Satellite photo of Hunga Tonga-Hunga Haʻapai volcano on 15 January 2022, about 100 minutes after the eruption started
Simon Proud/Uni Oxford, RALSpace NCEO/Japan Meteorological Agency
The eruption of the Hunga Tonga-Hunga Haʻapai volcano last year caused an underwater volcanic flow that destroyed hundreds of kilometers of telecommunications cables and reshaped the seafloor.
This eruption in Tonga was the most powerful of the 21st century, shooting ash 57 kilometers into the sky and generating 90-meter-high tsunami waves. “It was a really exceptional event,” says Michael Clare at the National Oceanography Centre in Southampton, UK.
While the atmospheric impacts of the eruption were well-documented, the effects on the seafloor remained unknown. “Something really profound had happened on the seafloor and we didn’t know what it was,” says Clare.
Shortly after the eruption, Clare and his colleagues decided to investigate the eruption’s impact on the ocean floor.
During volcanic eruptions, large amounts of material, such as ash and lava, are released into the air.
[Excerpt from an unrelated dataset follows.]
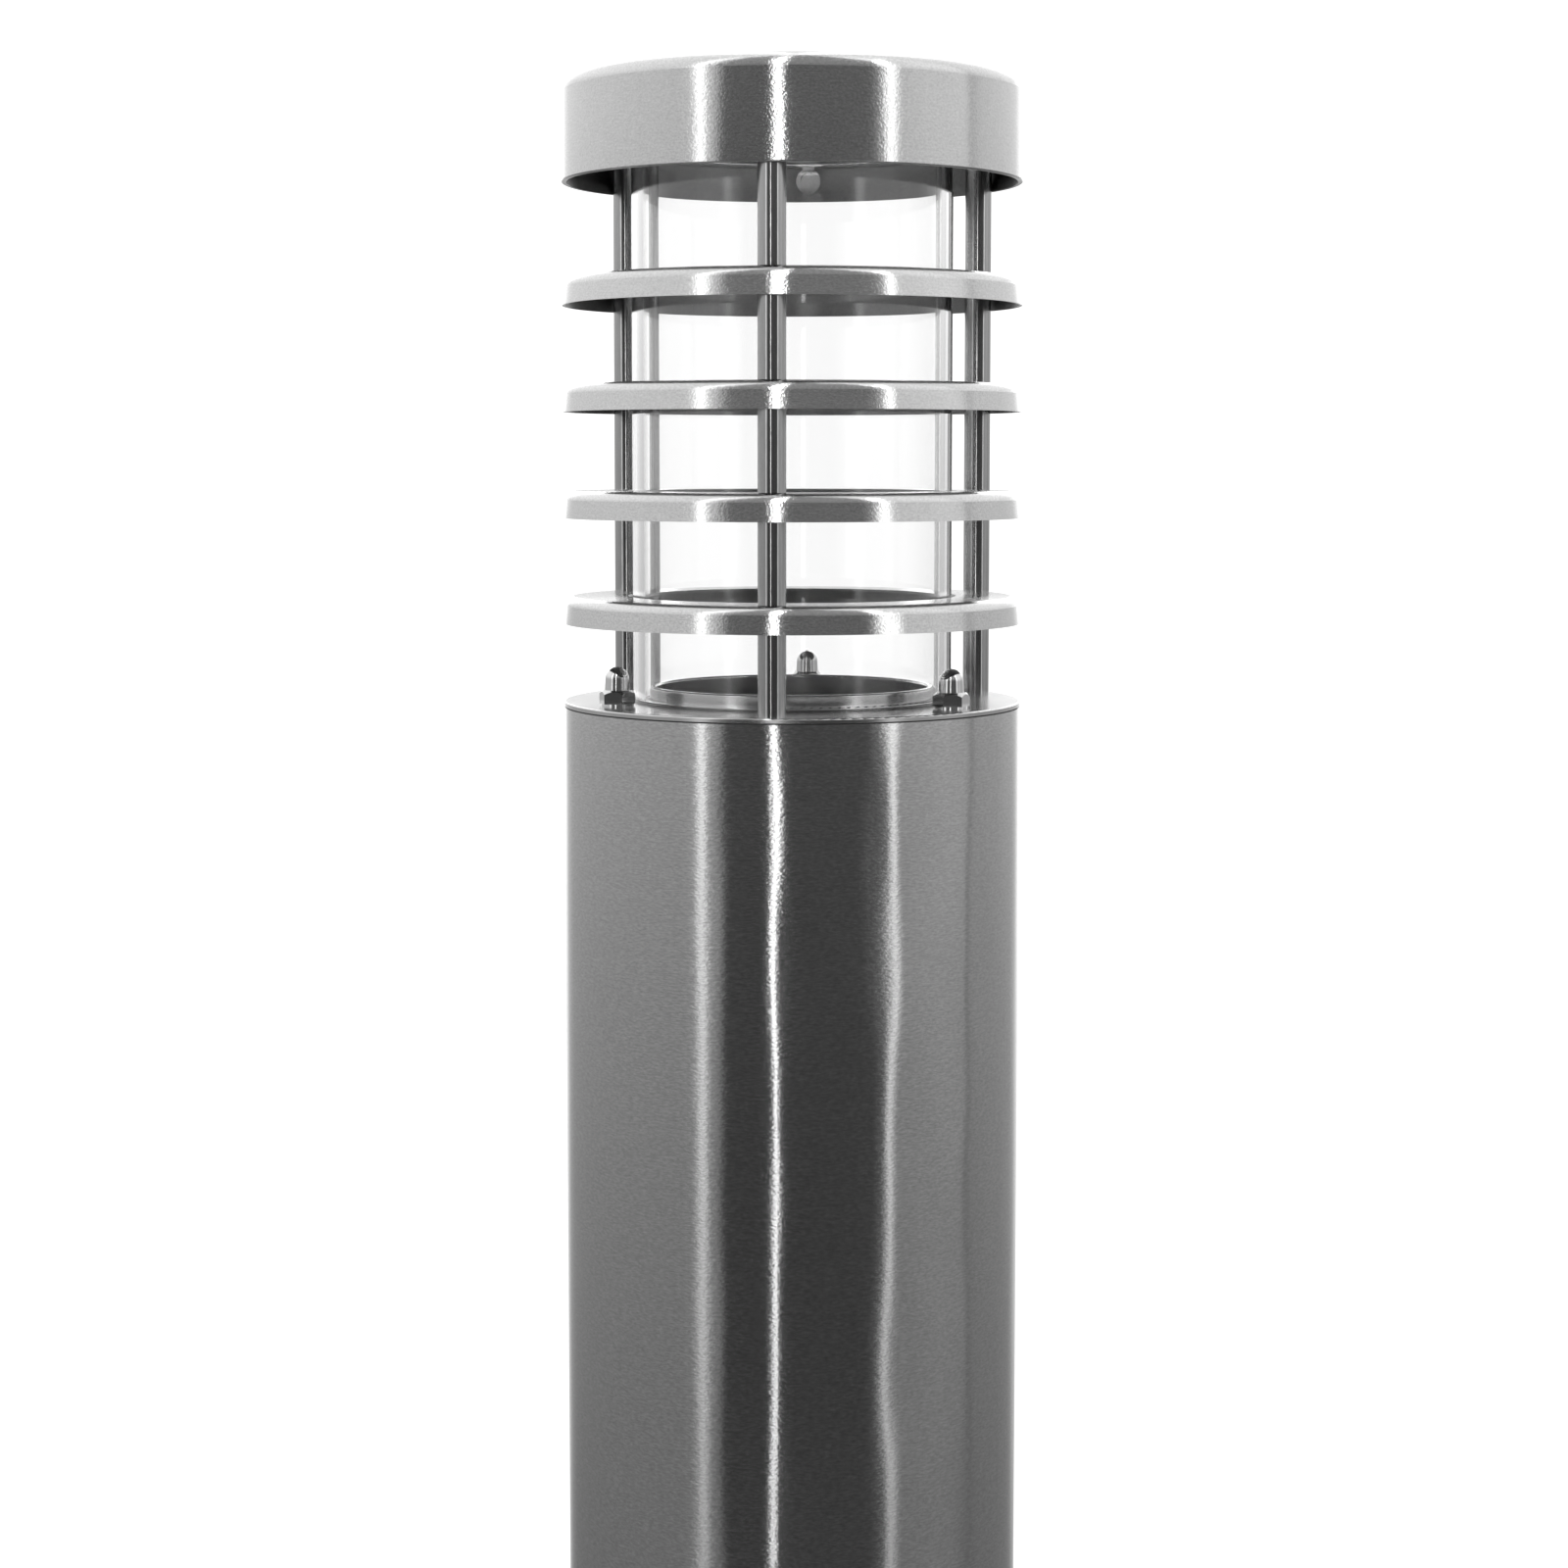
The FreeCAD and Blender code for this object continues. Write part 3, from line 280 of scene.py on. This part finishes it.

Some of this material falls back down and forms pyroclastic density currents, which are like hot rock clouds rolling down hillsides. In the case of the Hunga Tonga-Hunga Haʻapai eruption, the material plunged straight into the ocean, creating a destructive underwater density current.
By mapping the locations of underwater telecommunication cables and determining when they were destroyed, the team estimated that the current traveled at a speed of 122 kilometers per hour.
The team also compared the seafloor maps before and after the eruption, discovering that the density current had traveled over 100 kilometers across the ocean floor, leaving deep grooves in its path.
“This is the first time these underwater flows have ever been observed with modern technology,” says Clare. “The insights from the study have helped us understand a hazard that wasn’t previously recognized as potentially significant.”
While it is challenging to prevent the damage caused by volcanic eruptions, a better understanding of underwater density currents can assist the telecommunications industry in preparing for future events.
“The documentation of the impact of the Hunga-Tonga eruption on the seafloor geomorphology is a remarkable achievement,” says Charles Paull at the Monterey Bay Aquarium Research Institute in California. “The paper will likely be highlighted in geology textbooks as a reminder of the scale of geologic hazards and extreme sediment flows that occur on Earth.”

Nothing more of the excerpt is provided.